Task to carry out: Quote every line as given.
(begin)
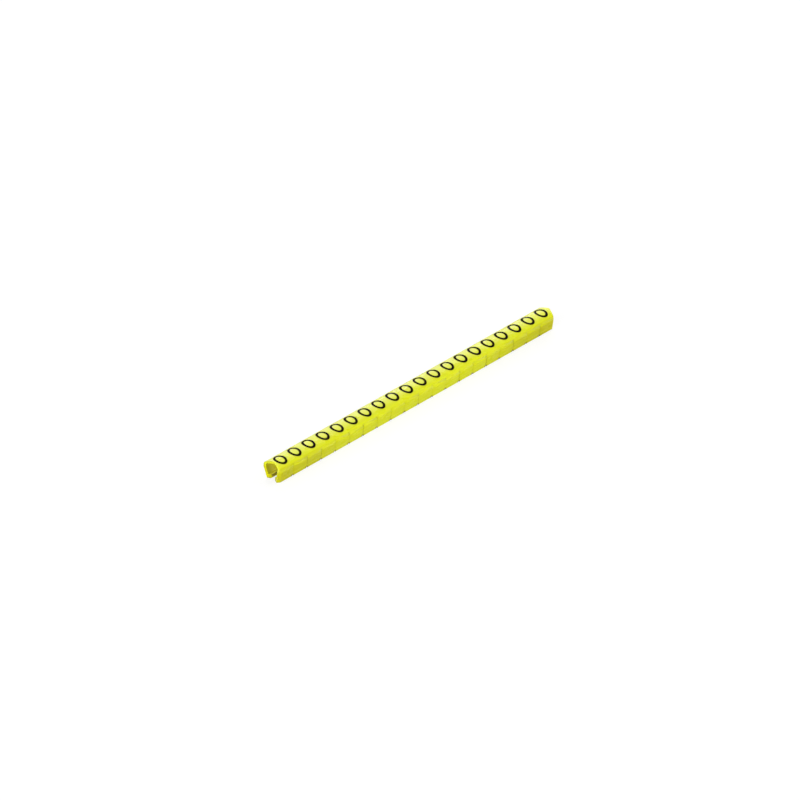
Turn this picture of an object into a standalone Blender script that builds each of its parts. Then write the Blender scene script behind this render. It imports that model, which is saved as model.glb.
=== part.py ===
"""A strip of clip-on cable markers: an open-slit plastic profile with chevron-cut ends and part-cuts.

The strip lies along X on its two lips, slit down, print side up. The origin is under its middle.
"""

import bmesh
import bpy
from math import acos, atan2, ceil, cos, radians, sin, sqrt

MM = 0.001

# Strip
MARKERS = 20
PITCH = 3.0 * MM
CHEVRON_DEPTH = 0.76 * MM

# Outer section, from the feet up: walls that lean out to an arris, a band above it, and a crowned top
FOOT_WIDTH = 2.46 * MM
ARRIS_HEIGHT = 2.07 * MM
ARRIS_WIDTH = 3.46 * MM
BAND_HEIGHT = 0.77 * MM
SHOULDER_WIDTH = 3.28 * MM
CROWN_RISE = 0.35 * MM

# Inner section: the wire channel and the slit it is clipped on through
WALL = 0.34 * MM
ROOF = 0.38 * MM
LIP_THICKNESS = 0.70 * MM
SLIT_WIDTH = 1.10 * MM

# Rounding of the section's corners
SHOULDER_RADIUS = 0.42 * MM
ARRIS_RADIUS = 0.10 * MM
FOOT_RADIUS = 0.15 * MM
LIP_RADIUS = 0.15 * MM
LIP_TOP_RADIUS = 0.12 * MM
INNER_RADIUS = 0.18 * MM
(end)
Answer for this exercise:
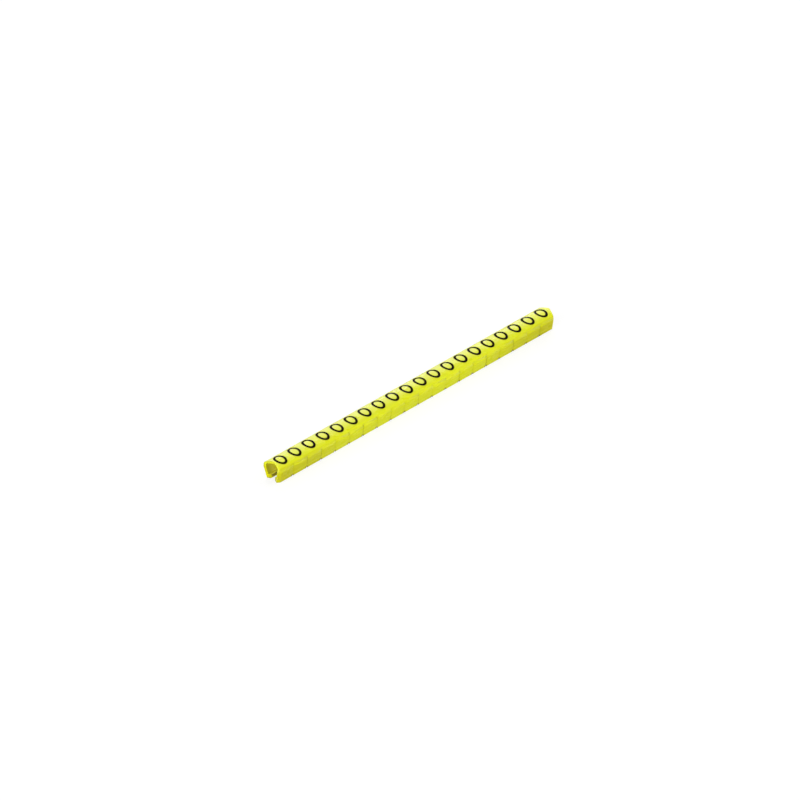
Turn this picture of an object into a standalone Blender script that builds each of its parts. Then write the Blender scene script behind this render. It imports that model, which is saved as model.glb.
=== part.py ===
"""A strip of clip-on cable markers: an open-slit plastic profile with chevron-cut ends and part-cuts.

The strip lies along X on its two lips, slit down, print side up. The origin is under its middle.
"""

import bmesh
import bpy
from math import acos, atan2, ceil, cos, radians, sin, sqrt

MM = 0.001

# Strip
MARKERS = 20
PITCH = 3.0 * MM
CHEVRON_DEPTH = 0.76 * MM

# Outer section, from the feet up: walls that lean out to an arris, a band above it, and a crowned top
FOOT_WIDTH = 2.46 * MM
ARRIS_HEIGHT = 2.07 * MM
ARRIS_WIDTH = 3.46 * MM
BAND_HEIGHT = 0.77 * MM
SHOULDER_WIDTH = 3.28 * MM
CROWN_RISE = 0.35 * MM

# Inner section: the wire channel and the slit it is clipped on through
WALL = 0.34 * MM
ROOF = 0.38 * MM
LIP_THICKNESS = 0.70 * MM
SLIT_WIDTH = 1.10 * MM

# Rounding of the section's corners
SHOULDER_RADIUS = 0.42 * MM
ARRIS_RADIUS = 0.10 * MM
FOOT_RADIUS = 0.15 * MM
LIP_RADIUS = 0.15 * MM
LIP_TOP_RADIUS = 0.12 * MM
INNER_RADIUS = 0.18 * MM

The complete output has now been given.